Though the romance is delightful and sigh-inducing and joyously happy when it finally gets its climactic moment to soar, it is but one key part of an overall story that celebrates the human spirit in all kinds of grounded ways as much as it celebrates hockey.
Taking us through the first three years of Bitte’s time at college, where he progresses from dorm room to the hockey Haus, baking and vlogging all the way (and developing a close relationship with Betsy, the Haus’s beloved oven), Check, Please! (Book #1: #Hockey) is an unmitigated joy on every level.
The characters are so well-wrought from the start that you come to feel as invested in the friendships and the success of Samwell’s hockey team as the people inhabiting the coloured boxes before you.
Ukazu too manages to make the game of hockey relatable to non-adherents such as yours truly, not simply by letting the game do its own thing, but by conveying why it matters so much to people like Jack and Bitte and Shitty and Random and Holster and the rest.

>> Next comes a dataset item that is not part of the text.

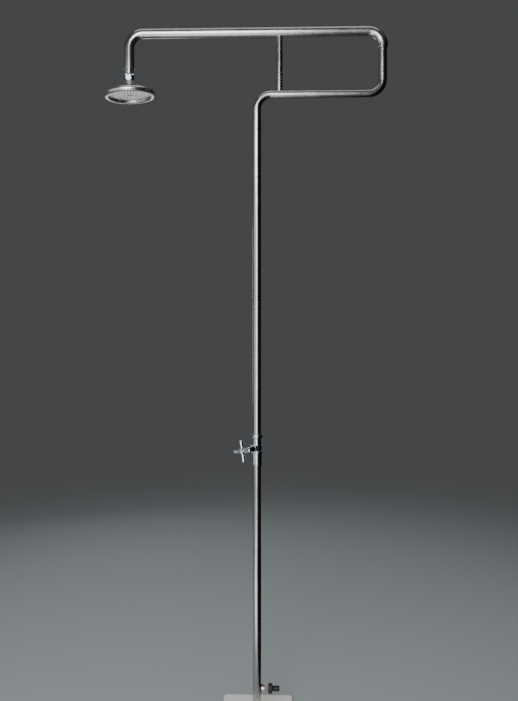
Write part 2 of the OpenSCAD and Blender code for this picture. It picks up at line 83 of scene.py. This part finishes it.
class Tree:
    """A material's node tree, with a Principled shader and one call for each kind of node."""

    def __init__(self, name):
        self.mat = bpy.data.materials.new(name)
        self.mat.use_nodes = True
        self.nt = self.mat.node_tree
        self.shader = self.nt.nodes["Principled BSDF"]

    def add(self, kind, inputs=None, **settings):
        n = self.nt.nodes.new(kind)
        for key, value in settings.items():
            setattr(n, key, value)
        for key, value in (inputs or {}).items():
            self.put(n.inputs[key], value)
        return n

    def put(self, socket, value):
        if isinstance(value, bpy.types.NodeSocket):
            self.nt.links.new(value, socket)
        else:
            socket.default_value = value

    def set(self, **values):
        for key, value in values.items():
            self.put(self.shader.inputs[key.replace("_", " ")], value)

    def math(self, op, a, b=0.0):
        n = self.add("ShaderNodeMath", operation=op)
        self.put(n.inputs[0], a)
        self.put(n.inputs[1], b)
        return n.outputs[0]

    def vector(self, op, a, b=(0, 0, 0)):
        n = self.add("ShaderNodeVectorMath", operation=op)
        self.put(n.inputs[0], a)
        self.put(n.inputs[1], b)
        return n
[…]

It’s quite a feat making something that alien to great slabs of the planet feel worthwhile and important but Ukazu manages it with aplomb, thanks largely to focusing on the inherent of the people who give the sport so much time and effort.
After all, sports are, if nothing else, the product of the hopes and dreams of the players, the administrators and the fans, and by distilling that down in a way that speaks to the heart, Ukazu has given the central driver of this story a relatability it might otherwise have lacked.

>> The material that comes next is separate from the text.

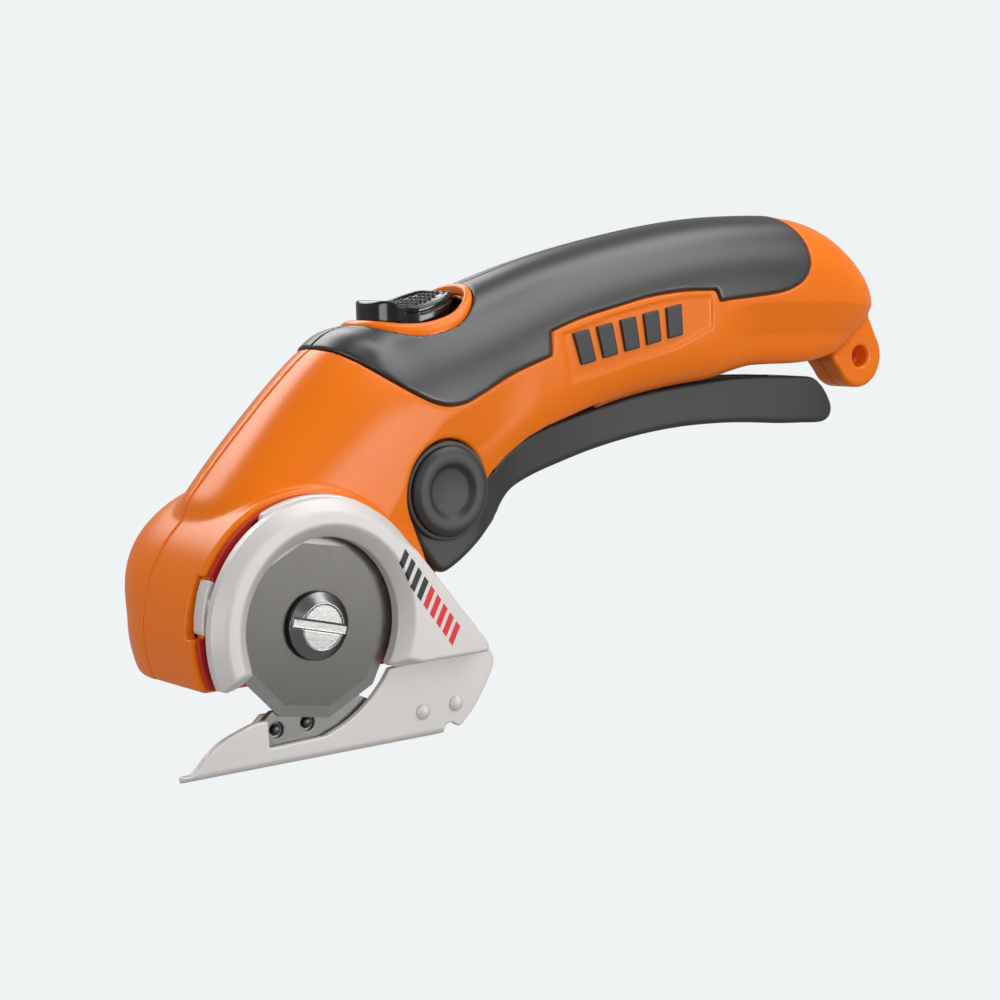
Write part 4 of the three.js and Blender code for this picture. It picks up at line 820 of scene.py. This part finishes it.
# slider
SL_TOP = spl([[33.0, 71.2], [33.1, 72.0], [33.8, 72.75], [35.0, 73.0], [36.2, 72.75], [37.8, 72.0], [39.6, 71.5], [42.4, 71.5], [46.4, 72.4], [50.6, 73.7], [54.2, 74.75], [55.7, 74.45], [56.5, 73.4]], 0.5)
SL_SIDE = SL_TOP + [[56.6, 66.0], [33.0, 60.5]]
g = Grid([31.6, -12.0, 58.5], [58.2, 12.0, 76.5], 0.2)
side2 = poly(g.X2, g.Z2, SL_SIDE)
plan2 = poly(*g.XY, oval(33.0, 56.6, 10.6))
F = rmax(g.side(side2), g.plan(plan2), 0.75)
depth_top = -side2
pad2 = poly(*g.XY, oval(39.6, 55.0, 8.4))
F = rcut(F, np.maximum(g.plan(pad2), g.side(side2) * -1 - 0.55) + 0 * F, 0.25)
band = np.maximum(np.abs(g.side(side2) + 1.75) - 0.28, -(g.plan(plan2) + 0.55))
F = rcut(F, np.maximum(band, 38.8 - g.X), 0.12)
for i in range(7):
    for j in range(-3, 4):
        x, y = 41.9 + i * 1.95, j * 1.95 + (i % 2) * 0.97
        if (x - 47.4) ** 2 / 44 + y * y / 36 < 1:
            z = float(np.interp(x, [p[0] for p in SL_TOP], [p[1] for p in SL_TOP])) - 0.55
            ball = np.sqrt((g.X - x) ** 2 + (g.Y - y) ** 2 + ((g.Z - z - 0.15) * 1.2) ** 2) - 0.62
            F = rmin(F, ball, 0.15)
F = np.maximum(F, -np.maximum(np.maximum(np.abs(g.Y) - 8.6, np.abs(g.X - 44.8) - 9.6), g.Z - 69.2 - (g.X - 44.6) * 0.2))
F = np.minimum(F, rmax(np.maximum(np.abs(g.Y) - 2.2, np.abs(g.X - 43) - 3.0), g.Z - 70.0, 0.2))
field_object("slider_button", F, g, GLOSS, "slider", ["lock_slider"])

# lever
g = Grid([28.5, -19.2, 5.0], [190.5, 19.2, 50.0], 0.45)
rim = arc(PIV[0], PIV[1], 11.9, 190, 24, 4)
out_l = list(reversed(spl(LEVER_TOP[:-1], 1.0))) + [[58.6, 29.6]]
lever_side = spl(LEVER_TOP, 1.0) + spl(LEVER_BOTTOM, 0.8) + arc(PIV[0], PIV[1], 11.9, 190, 24, 4) + [[58.6, 29.6]]
side2 = blur(poly(g.X2, g.Z2, lever_side), 0.7)
F = rmax(g.side(side2), g.plan(poly(*g.XY, plan_outline(0.0))), 1.5)
cham = (np.abs(g.Y) - g.plan(0 * poly(*g.XY, plan_outline(0.0))))
F = rcut(F, np.maximum(np.abs(g.Y) - 14.2, g.X - 60.6), 0.6)
GROOVE = [[92, 37.6], [110, 40.4], [130, 42.6], [150, 43.0], [172, 42.0], [176, 41.6], [176, 60], [92, 60]]
F = rcut(F, np.maximum(g.side(poly(g.X2, g.Z2, GROOVE)), np.abs(g.Y) - 6.4), 0.5)
F = np.maximum(F, -(g.side(np.hypot(g.X2 - PIV[0], g.Z2 - PIV[1])) - 3.3))
lo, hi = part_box("lever_spring")
sx, sy = (lo.x + hi.x) * 500 - OFF[0], (lo.y + hi.y) * 500 - OFF[1]
sr = (hi.x - lo.x) * 500 + 0.9
bottom = lo.z * 1000 - OFF[2] - 0.4 - TRAVEL * (sx - PIV[0])
F = rcut(F, np.maximum(g.plan(poly(*g.XY, arc(sx, sy, sr, 0, 360, 10))), bottom - g.Z), 0.2)
field_object("lever_bar", F, g, DARK, "lever", ["trigger_lever"], keep_over=400)

# pivot caps
for sign, name in ((-1, "left"), (1, "right")):
    prof = [[0, 12.4], [2.3, 12.4], [2.5, 12.6], [2.5, 18.5], [11.9, 18.5], [12.1, 18.7], [12.1, 19.7], [11.8, 20.0], [11.25, 20.05], [11.15, 19.7], [10.95, 19.7],
            [10.95, 20.7], [10.75, 21.15], [9.9, 21.78], [9.45, 21.9], [7.05, 21.9], [6.75, 21.8], [6.2, 21.2], [5.75, 20.85], [5.3, 20.75], [0, 20.75]]
    lathe(f"pivot_cap_{name}_turned", [[r, sign * a] for r, a in prof], PIV[0], PIV[1], DARK, "body", [f"pivot_cap_{name}"], seg=128, sharp=38)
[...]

But let’s face it, engaging though the guys on the team and their female manager Lardo are, and they are a delight on every page, it’s Bitte who drives us ever forward, impelling us with his happy, bouncy approach to life, one that endears him to you, then makes you care for him, then makes you love him.
You want him to do well – there are some issues at the start with his transition from figure skating to ice hockey – and you want him and Jack, who’s a year older and bearing the weight of the world on his shoulders, to do even better, and that happens in super quick time, speaking to the beauty, emotional-resonance and rich humanity of Ukazu’s writing and her beautiful, eye-capturing, heart-stirring heart which matches the writing so perfectly you feel as if you are in a world so real it’s about to leap off the page.
Were that it would; then we could join Bitte, Jack and the others in their hope and anguish-filled journey from the start to almost the finish – for Jack and Shitty it is the end of their college time by story’s end – and be with them as life teaches lessons about hockey, life, relating to others, and most happily for those of us with a romantic bone on our body, love.